County police officer uses Narcan to save overdose victim

County police officer uses Narcan to save overdose victim

St. Louis County Police Department officers used their recent training in overdose prevention to save the life of a heroin overdose victim Wednesday.

Arriving on scene to a one-car crash at southbound Interstate 55 near the Union Road exit, a police officer from the South County Precinct and another county officer pulled the man driving the car, 42, from the driver’s seat.

The man, eyes closed, was starting to turn blue and was sweating profusely, symptoms which did not appear to be caused by his car hitting the interstate guardrail and instead appeared consistent with a heroin overdose, police said in a news release. Unable to detect a pulse from the man, officers pulled him out of the car for CPR. The initial officer responding to the scene had already retrieved a CPR breathing mask.

Realizing from their recent training that the man needed to be revived from an overdose, the officers gave the man 1 mg of naloxone, or Narcan, which all county officers are now equipped with in their cars.

Narcan reverses the effects of opioids and can save the life of overdose victims who overdose if they receive the drug quickly enough.

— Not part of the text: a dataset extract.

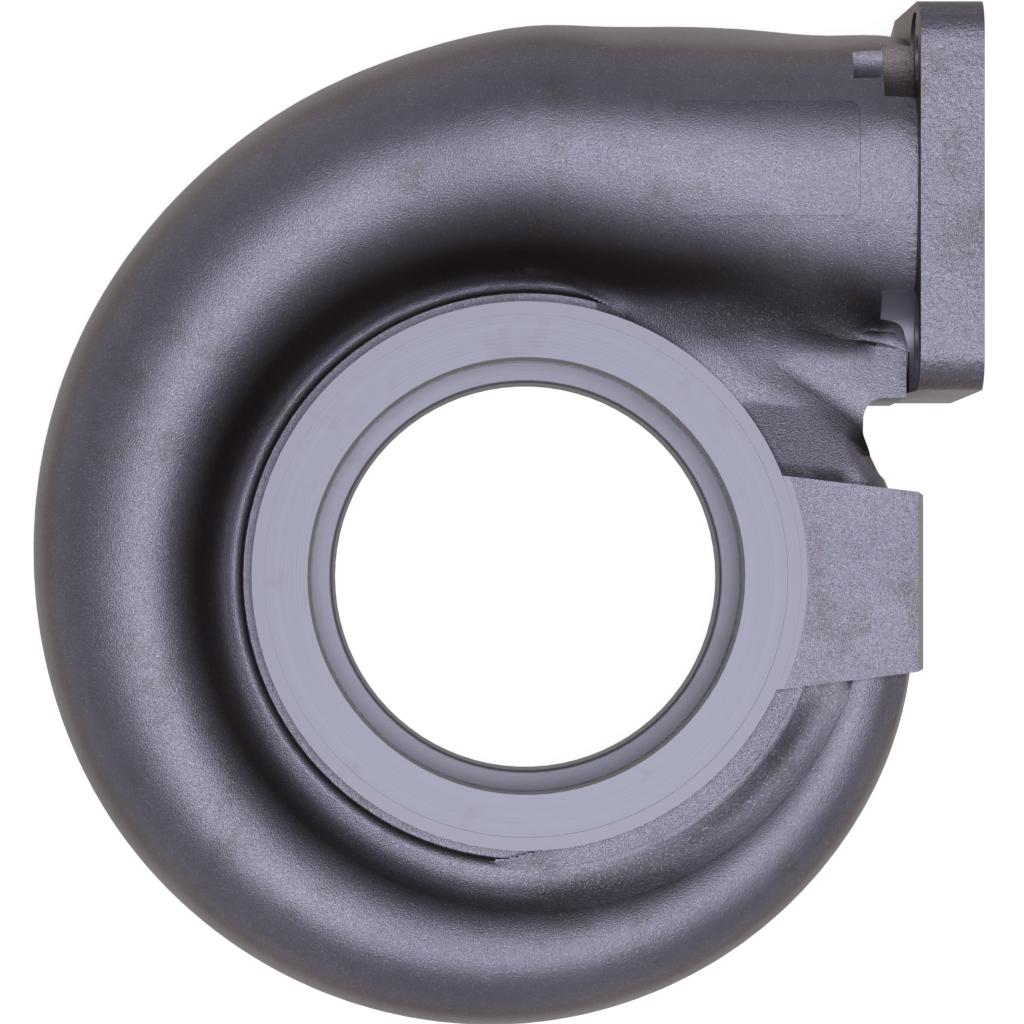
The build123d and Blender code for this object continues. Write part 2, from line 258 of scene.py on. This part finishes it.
def casting_material():
    """Sand cast iron with turned and milled faces, told apart by place."""
    material = make_material("cast_iron_housing")
    n = Nodes(material)
    place = n.add("ShaderNodeTexCoord").outputs["Object"]
    axes = n.add("ShaderNodeSeparateXYZ")
    n.join(place, axes.inputs[0])
    x, y, z = axes.outputs
    facing = n.add("ShaderNodeSeparateXYZ")
    n.join(n.add("ShaderNodeNewGeometry").outputs["Normal"], facing.inputs[0])
    radius = n.math("SQRT", n.math("ADD", n.math("MULTIPLY", x, x), n.math("MULTIPLY", y, y)))

    # Turned faces round the axis
    hair = 0.00006
    ring = n.either(
        n.both(n.outside(n.step(radius, RING_R + 0.0001, hair)), n.step(z, RING_LOW_Z + 0.0006, hair)),
        n.both(n.outside(n.step(radius, CRESCENT_R + 0.0001, hair)), n.step(z, CRESCENT_Z - 0.0006, hair)),
    )
    bores = n.outside(n.step(radius, PILOT_R + 0.0002, hair))
    outlet = n.both(
        n.outside(n.step(radius, RING_R + 0.0004, hair)),
        n.outside(n.step(z, OUTLET_RING_Z, hair)),
    )
    turned = n.either(ring, bores, outlet)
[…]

Soon after the officers gave the man Narcan, his pulse rose and he began to recover. Firefighters from the Affton Fire Protection District treated the man at the scene and transported him to St. Anthony’s Medical Center, where he is expected to make a full recovery, the release said.

County Executive Steve Stenger has made combating heroin and prescription drug abuse priority, signing a bill into law earlier this month for St. Louis County to develop the first prescription-drug registry in the state. When he signed that legislation, Stenger noted that the county is devoting extra resources to training officers to combat overdoses and equipping them with Narcan.